SHORT PROBLEM ->
Return the number of lines that include the string "piece", without any other text.

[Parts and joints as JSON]
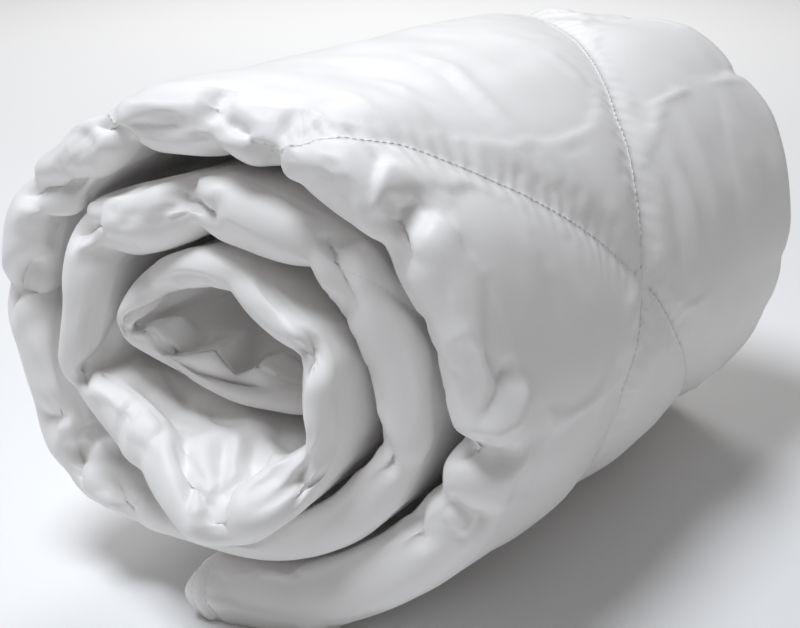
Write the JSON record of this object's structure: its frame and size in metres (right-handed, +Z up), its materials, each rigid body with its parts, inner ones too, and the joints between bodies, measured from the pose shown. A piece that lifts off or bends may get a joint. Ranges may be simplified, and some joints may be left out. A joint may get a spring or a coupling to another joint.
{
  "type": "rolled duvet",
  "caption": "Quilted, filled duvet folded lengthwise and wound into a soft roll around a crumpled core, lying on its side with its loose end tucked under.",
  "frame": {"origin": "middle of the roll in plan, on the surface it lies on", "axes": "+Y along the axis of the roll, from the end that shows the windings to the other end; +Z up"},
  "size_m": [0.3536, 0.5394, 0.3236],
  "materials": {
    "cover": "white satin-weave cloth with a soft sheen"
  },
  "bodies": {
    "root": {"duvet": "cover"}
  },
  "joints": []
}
* * *
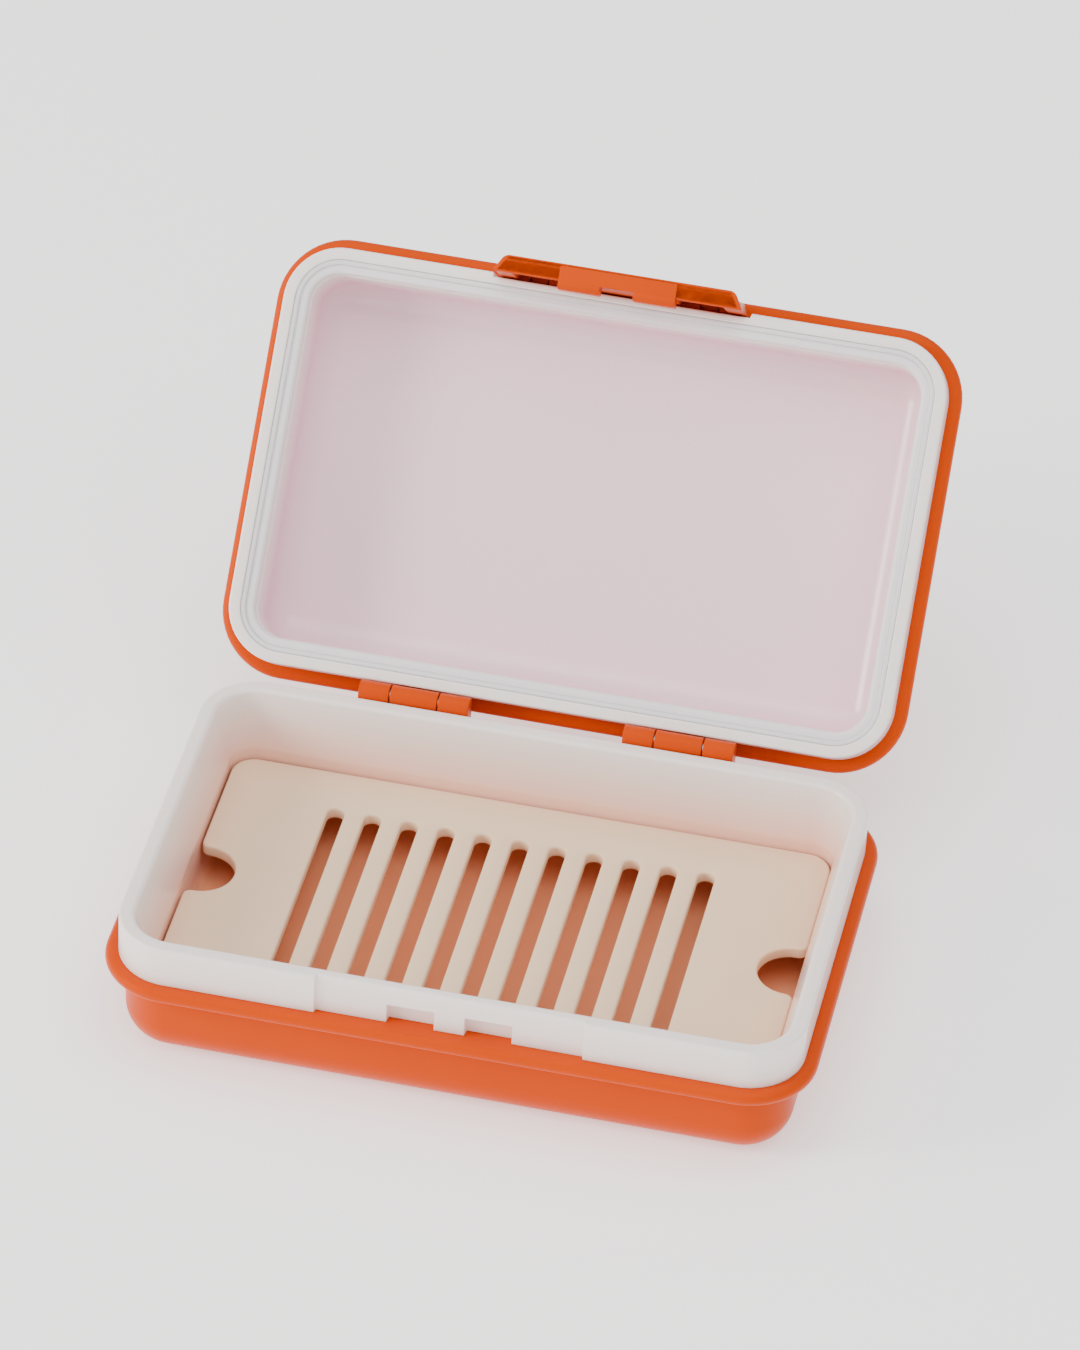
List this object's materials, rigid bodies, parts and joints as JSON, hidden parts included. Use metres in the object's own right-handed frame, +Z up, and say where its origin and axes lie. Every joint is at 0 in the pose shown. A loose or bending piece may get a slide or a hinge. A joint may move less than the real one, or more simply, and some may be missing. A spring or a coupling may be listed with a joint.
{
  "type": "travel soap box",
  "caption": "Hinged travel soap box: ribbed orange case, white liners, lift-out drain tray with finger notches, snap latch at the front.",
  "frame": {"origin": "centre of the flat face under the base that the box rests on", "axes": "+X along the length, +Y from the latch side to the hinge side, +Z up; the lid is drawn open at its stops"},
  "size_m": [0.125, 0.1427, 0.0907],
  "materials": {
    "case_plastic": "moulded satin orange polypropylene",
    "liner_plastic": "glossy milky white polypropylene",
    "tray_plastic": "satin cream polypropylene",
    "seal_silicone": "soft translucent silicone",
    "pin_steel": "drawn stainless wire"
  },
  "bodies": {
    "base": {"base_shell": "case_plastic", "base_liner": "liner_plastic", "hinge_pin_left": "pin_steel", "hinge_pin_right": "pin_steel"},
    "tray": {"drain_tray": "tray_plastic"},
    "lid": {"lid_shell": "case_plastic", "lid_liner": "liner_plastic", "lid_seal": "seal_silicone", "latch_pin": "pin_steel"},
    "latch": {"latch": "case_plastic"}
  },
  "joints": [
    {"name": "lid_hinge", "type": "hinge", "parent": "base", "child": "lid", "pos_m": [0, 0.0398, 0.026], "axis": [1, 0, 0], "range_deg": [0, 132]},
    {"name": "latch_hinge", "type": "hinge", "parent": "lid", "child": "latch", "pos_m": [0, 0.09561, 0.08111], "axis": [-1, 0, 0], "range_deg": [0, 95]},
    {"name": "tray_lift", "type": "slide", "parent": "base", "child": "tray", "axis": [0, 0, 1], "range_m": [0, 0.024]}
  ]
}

RESPONSE FOR THIS EXERCISE ->
2